Ein Psalm aus Babylon, zu Klagen (A Psalm to Lament Babylon)

Listen to the poem in German

Read by Linda Havas

Peter KeinOriginal Text (ca. 1941-1944)

Ein Psalm aus Babylon, zu klagen

Unter den Mauern Babylons

sassen wir und weinten,

wenn wir der Heimat gedachten.

Heimat!

Das ist das Rauschen der Bäume in den Gärten

Ach, sie sind gefällt

Heimat!

Das ist der Atem, der aus der breiten Brust des Stroms quillt,

Ach, er ist verdorrt

Heimat!

Das sind schweigenden Fenster in alten Prunkfassaden

Ach, sie sind geschleift.

Wenn ich dein vergesse, süsses Gestern,

so werde meiner Hoffnung vergessen.

Unter den Mauern Babylons

sassen wir und weinten,

wenn wir um uns blickten.

Schutthalden und verpestete Hügel

Leid und Verbrechen wandeln Arm in Arm durch zerklüftete Strassen

denn ein ziellos suchender Wahnwitz

schlitzte der Erde den Leib auf

und wühlt in ihren Gedärmen

nach einem Orakel

Unter den Mauern Babylons

sassen wir und weinten

wenn wir der Zukunft gedachten

Nicht zur Rückkehr löst sich die Fessel von unseren Füssen

aber wie Sand vor dem Herbststurm

werden wir nach den vier Winden wirbeln,

jeder einsam in feindliche Wüsten.

English Translation by Sandra Alfers

A Psalm to Lament Babylon

Under the walls of Babylon

we sat and cried

whenever we remembered home.

Home!

That is the rustling of the trees in the gardens

Ach, they are no more

Home!

That is the breath streaming from the wide breast of the river

Ach, it is withered!

Home!

That is the silent windows in old grandiose edifices

Ach, they have been sanded.

When I forget you, sweet yesterday,

[I] will forget my hope

Under the walls of Babylon

we sat and cried

whenever we looked around us.

Piles of rubble and contaminated hills

Pain and suffering walk arm in arm through ragged streets

because an aimlessly wandering lunacy

slit open the body of the earth

and rummages through its bowels

for an oracle

Under the walls of Babylon

we sat and cried

whenever we thought of the future

Not for our return will the shackle be removed from our feet

but like sand before the fall storm

we will be swirled into the direction of the four winds

each one alone into hostile deserts.

Author Notes

A Jewish Czech man, Kien was born in 1919 in Varnsdorf (current day Czech Republic).
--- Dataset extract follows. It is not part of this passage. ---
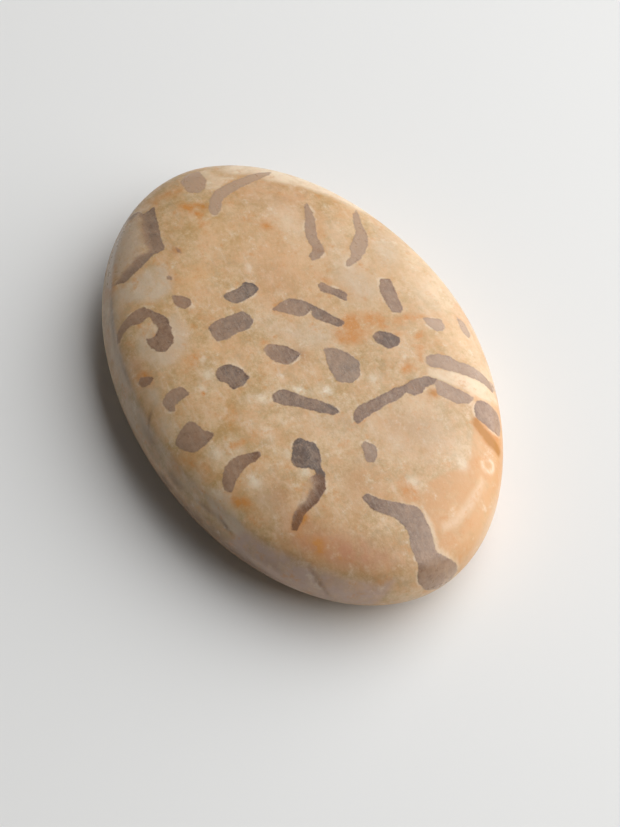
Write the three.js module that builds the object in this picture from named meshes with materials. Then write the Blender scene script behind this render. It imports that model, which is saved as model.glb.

Forced to the Theresienstadt concentration camp in 1941, there he became deputy director of the camp’s drawing office, and several of his sketches depicting daily life and poems survived the war. He ultimately died of disease in Auschwitz in 1944.

Historical Context

The selected poem, titled “Ein Psalm aus Babylon, zu klagen,” was written during his imprisonment at Theresienstadt. Directly invoking religious imagery, one of the repeated lines is a slight alteration of a line from Psalm 137 in the Book of Psalms, which describes the destruction of Jerusalem, with his chosen alterations (namely replacing “waters” with “walls”) describing the physical layout of Theresienstadt. While the poem invokes religion and nature to describe a sense of home and the past, it is also clear that these things are no more. Furthermore, the religious imagery could be seen as a critique of God, as the last part of the poem, in which the “we” that Kien speaks of “will be swirled into the directions of the four winds / each one alone into hostile deserts” references a passage in Genesis. While the original spoke of God’s protection, Kien’s poem ends on a note of hostility and moving into a bleak future. In conveying his lamentation through a psalm, Kien expresses longing for a now-unattainable past, despair looking toward the future, and even something resembling blasphemy in potentially criticizing an absent God.